I don’t need anyone else to help me be a gullibleholic. I know the secrets. I know the tones of voice. I know just the right way to use humor and deflect any nagging red flags inside. When he speaks the truth, and I know it’s the truth this time! I drink in every word like a thirsty Saharan wanderer.
Marty Balin (Jefferson Starship) croons in the background over the divine bass line he plays, “If only you believe, like I believe, baby, in miracles, we’d get by.” As the last notes fade out, Jennifer Warnes and Joe Cocker fade in, “Who knows what tomorrow brings, in a world, few hearts can find … all I know is the way I feel … the road, is long, there are mountains in our way, but we climb a step every day …
The problem is that I conflate the belief I have in the promise of the future, in the incredible POSSIBILITIES soaking every moment, with belief that what my addict says is true. It’s too easy to imagine that the truth I am committed to is just as appealing to an addict, when the fact is that addicts live lives built on layer upon layer of deception; deceiving themselves, deceiving the world, deceiving those who love and believe in them, and deceived over and over by the whispered, urgent beckoning of their secret desire.
The truth HAS set me free, and it can set addicts free as well. I’m still figuring out what that can look like outside my former framework of Christian belief.
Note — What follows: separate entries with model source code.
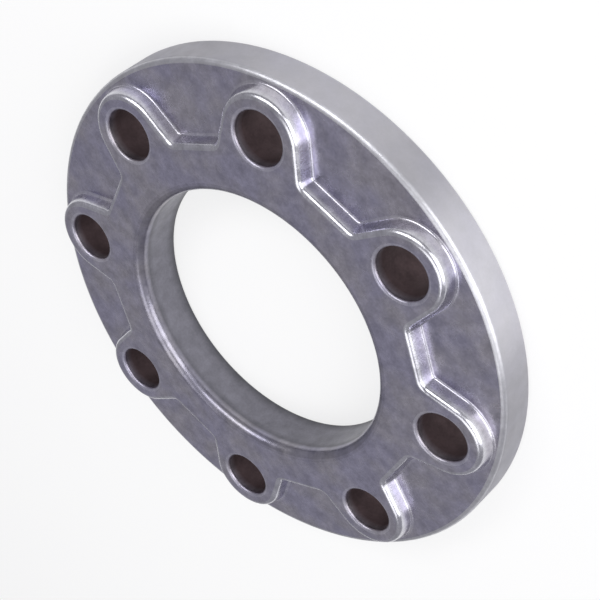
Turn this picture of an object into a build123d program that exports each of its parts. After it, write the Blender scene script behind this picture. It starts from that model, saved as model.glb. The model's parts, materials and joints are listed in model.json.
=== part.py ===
from build123d import *
from math import cos, hypot, radians, sin, tan
import os

# One-piece cast backing flange for a pipe stub. It lies on its flat back face at z = 0, and
# the bore runs up +Z. The front carries a raised relief: a ring round the bore with a tongue
# at each bolt hole. Lengths are in millimetres and angles in degrees.

# Body
outer_diameter = 200.0
body_thickness = 14.0
rim_draft = 3.0
rim_front_chamfer = 1.3
rim_back_chamfer = 1.0

# Bore, with a well rounded front lip
bore_diameter = 108.0
bore_front_rounding = 3.5
bore_back_chamfer = 1.0

# Bolt holes
bolt_count = 8
bolt_circle_diameter = 160.0
bolt_hole_diameter = 19.0
hole_front_chamfer = 1.1
hole_back_chamfer = 0.6

# Raised relief, with its outline measured on its flat top
relief_height = 5.5
ring_width = 17.0
boss_wall = 5.5
tongue_splay = 10.0
wall_draft = 15.0
crown_rounding = 2.0
foot_rounding = 1.5

# The inner corners of the outline are this much rounder than the fillet at their foot
corner_ease = 0.5

# Share of the narrow land outside a tongue that the foot fillet and the rim chamfer may fill
land_fill = 0.97

# Half of the gap within which an edge or a corner counts as lying on a plane or a circle
match_gap = 0.01

outer_radius = outer_diameter / 2
bore_radius = bore_diameter / 2
hole_radius = bolt_hole_diameter / 2
bolt_circle_radius = bolt_circle_diameter / 2
full_thickness = body_thickness + relief_height

# The walls of the relief lean out by this much between its top and its foot
draft_spread = relief_height * tan(radians(wall_draft))
boss_radius_at_foot = hole_radius + boss_wall + draft_spread
ring_edge_at_foot = bore_radius + ring_width + draft_spread

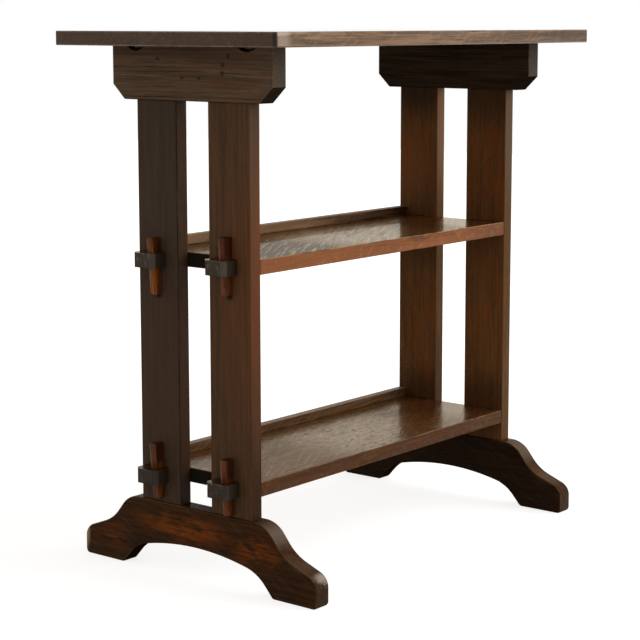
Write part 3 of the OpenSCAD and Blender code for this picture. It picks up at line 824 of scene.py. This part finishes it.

I believe each person has something they want that is more noble than being high, and I recognize that those desires may be buried under layers and layers.
In the meantime, let us not grow weary of believing in the power of hope, while understanding that believing our addicts is sketchy at best. Time to find a new way to receive information spoken by an addict, neither buying it hook, line, and sinker, nor resorting to cynicism. Time to discover what it means to trust the action and mistrust the word without the evidence. Continually saying yes to keeping the story moving forward.
6 thoughts on “The Tale of the Gullibleholic”
I can relate to being gullible. No one can ever accuse me of having street smarts. 🙂
I am discovering a wealth of personal attributes to use to deal with situations by digging deep. Clearing all sorts of clutter helps.
Me too, Nancy. I find the more clutter I clear out, the better my brain works.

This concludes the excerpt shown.